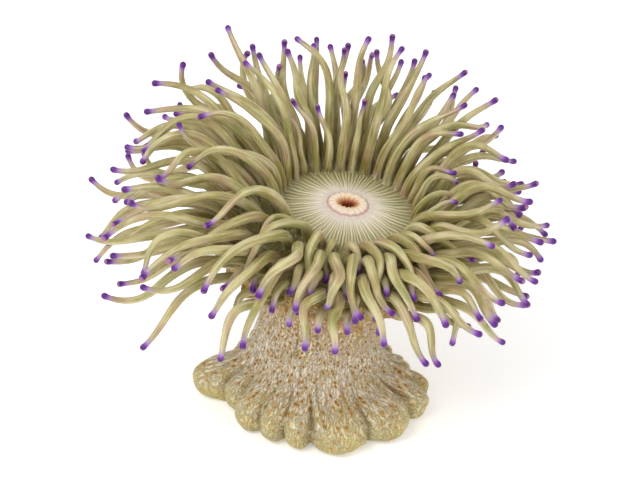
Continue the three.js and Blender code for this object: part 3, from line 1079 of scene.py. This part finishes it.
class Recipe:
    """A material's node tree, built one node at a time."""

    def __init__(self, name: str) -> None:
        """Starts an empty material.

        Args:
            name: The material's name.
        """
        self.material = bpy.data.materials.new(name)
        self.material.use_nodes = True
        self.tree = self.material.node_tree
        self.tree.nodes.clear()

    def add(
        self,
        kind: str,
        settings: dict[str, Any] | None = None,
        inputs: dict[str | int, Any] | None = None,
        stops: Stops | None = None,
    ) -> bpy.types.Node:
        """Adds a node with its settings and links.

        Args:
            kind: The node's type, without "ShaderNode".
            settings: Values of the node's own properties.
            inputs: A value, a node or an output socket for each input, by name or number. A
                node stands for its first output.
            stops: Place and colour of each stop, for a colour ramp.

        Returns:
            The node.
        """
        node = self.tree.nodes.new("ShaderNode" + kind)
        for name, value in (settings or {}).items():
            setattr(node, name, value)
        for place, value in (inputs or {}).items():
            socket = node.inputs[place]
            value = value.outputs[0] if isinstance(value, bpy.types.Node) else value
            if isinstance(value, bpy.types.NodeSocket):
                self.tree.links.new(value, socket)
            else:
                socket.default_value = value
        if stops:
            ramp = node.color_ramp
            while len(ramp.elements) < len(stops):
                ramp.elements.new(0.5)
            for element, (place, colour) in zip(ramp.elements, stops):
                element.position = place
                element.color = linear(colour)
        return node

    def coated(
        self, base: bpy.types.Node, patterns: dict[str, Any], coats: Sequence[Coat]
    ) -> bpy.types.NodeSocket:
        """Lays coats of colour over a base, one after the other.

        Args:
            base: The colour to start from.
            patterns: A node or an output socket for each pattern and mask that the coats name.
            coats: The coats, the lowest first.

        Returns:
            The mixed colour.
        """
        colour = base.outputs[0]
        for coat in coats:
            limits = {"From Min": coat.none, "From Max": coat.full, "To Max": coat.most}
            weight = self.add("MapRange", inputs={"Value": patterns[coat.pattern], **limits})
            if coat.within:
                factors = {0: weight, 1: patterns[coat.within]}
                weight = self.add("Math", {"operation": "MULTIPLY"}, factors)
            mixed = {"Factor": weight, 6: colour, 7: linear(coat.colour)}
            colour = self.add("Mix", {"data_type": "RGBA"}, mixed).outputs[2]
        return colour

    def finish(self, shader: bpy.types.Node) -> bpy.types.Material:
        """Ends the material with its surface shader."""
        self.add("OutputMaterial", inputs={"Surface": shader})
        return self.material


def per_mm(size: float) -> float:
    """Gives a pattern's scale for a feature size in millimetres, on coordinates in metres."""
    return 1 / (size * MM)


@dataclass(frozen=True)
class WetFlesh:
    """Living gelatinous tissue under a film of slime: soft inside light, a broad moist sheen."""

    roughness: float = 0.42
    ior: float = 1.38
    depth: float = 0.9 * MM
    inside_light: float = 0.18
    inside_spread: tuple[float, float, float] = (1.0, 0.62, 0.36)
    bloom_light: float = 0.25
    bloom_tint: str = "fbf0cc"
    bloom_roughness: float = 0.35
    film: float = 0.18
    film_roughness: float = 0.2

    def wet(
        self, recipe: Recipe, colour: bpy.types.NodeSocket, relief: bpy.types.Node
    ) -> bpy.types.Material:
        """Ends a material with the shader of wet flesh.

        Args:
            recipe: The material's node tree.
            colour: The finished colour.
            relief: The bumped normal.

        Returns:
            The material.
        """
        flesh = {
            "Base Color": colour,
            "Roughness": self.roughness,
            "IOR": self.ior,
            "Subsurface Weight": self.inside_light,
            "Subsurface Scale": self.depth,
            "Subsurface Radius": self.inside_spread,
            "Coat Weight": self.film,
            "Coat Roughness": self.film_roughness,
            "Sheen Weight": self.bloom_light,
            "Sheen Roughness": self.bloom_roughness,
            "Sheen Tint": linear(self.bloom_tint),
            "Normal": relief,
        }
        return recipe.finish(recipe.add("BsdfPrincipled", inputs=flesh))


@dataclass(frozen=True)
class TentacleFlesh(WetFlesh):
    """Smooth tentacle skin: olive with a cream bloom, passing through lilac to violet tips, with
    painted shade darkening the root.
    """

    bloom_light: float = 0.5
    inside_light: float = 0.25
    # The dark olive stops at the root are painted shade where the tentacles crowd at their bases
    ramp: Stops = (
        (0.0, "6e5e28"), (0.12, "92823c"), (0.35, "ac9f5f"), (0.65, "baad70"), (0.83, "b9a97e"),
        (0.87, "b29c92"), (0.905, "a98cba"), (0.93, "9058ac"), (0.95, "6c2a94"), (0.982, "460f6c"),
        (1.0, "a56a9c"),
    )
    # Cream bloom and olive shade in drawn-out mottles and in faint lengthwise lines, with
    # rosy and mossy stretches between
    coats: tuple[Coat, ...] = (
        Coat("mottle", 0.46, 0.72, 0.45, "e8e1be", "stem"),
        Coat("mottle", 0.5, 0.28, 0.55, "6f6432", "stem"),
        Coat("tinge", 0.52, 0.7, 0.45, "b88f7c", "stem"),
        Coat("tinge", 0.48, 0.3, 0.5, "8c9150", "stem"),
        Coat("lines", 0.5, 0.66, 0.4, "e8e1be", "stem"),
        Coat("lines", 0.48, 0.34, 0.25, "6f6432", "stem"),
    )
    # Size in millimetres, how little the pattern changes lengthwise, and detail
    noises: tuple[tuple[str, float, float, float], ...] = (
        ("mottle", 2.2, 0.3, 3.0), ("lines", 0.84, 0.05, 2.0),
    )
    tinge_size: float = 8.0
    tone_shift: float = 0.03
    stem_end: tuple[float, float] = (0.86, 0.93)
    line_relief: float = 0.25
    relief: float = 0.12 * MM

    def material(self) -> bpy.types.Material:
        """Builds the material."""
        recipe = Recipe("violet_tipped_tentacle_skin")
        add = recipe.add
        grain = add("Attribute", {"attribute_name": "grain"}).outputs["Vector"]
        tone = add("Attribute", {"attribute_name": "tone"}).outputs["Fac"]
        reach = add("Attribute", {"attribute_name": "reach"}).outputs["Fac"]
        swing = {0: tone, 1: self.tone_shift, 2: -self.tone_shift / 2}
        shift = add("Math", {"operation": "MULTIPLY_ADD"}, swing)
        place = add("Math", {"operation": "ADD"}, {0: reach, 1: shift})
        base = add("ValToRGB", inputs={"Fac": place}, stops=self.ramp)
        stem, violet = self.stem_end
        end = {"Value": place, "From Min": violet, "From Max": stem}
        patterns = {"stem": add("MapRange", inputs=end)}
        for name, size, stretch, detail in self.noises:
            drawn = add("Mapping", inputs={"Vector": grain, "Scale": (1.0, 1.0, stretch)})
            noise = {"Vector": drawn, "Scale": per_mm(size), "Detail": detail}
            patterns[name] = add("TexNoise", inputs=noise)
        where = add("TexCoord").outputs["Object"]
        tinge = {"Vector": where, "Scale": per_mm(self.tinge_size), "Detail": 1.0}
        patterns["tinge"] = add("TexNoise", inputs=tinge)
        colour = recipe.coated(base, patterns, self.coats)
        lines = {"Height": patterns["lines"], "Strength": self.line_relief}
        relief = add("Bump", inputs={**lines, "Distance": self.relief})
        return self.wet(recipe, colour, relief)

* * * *

• **REQUIRED TASK**:
Reprint the data above from the opening line to the line holding "settings and links.", inclusive, and nothing else.

• **RESPONSE TO THE EXERCISE**:
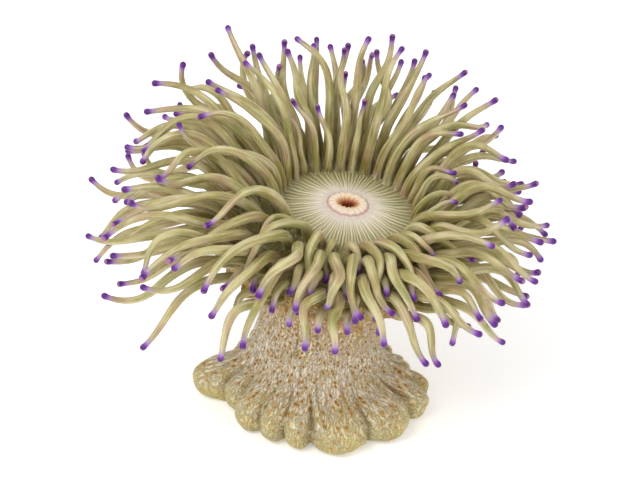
Continue the three.js and Blender code for this object: part 3, from line 1079 of scene.py. This part finishes it.
class Recipe:
    """A material's node tree, built one node at a time."""

    def __init__(self, name: str) -> None:
        """Starts an empty material.

        Args:
            name: The material's name.
        """
        self.material = bpy.data.materials.new(name)
        self.material.use_nodes = True
        self.tree = self.material.node_tree
        self.tree.nodes.clear()

    def add(
        self,
        kind: str,
        settings: dict[str, Any] | None = None,
        inputs: dict[str | int, Any] | None = None,
        stops: Stops | None = None,
    ) -> bpy.types.Node:
        """Adds a node with its settings and links.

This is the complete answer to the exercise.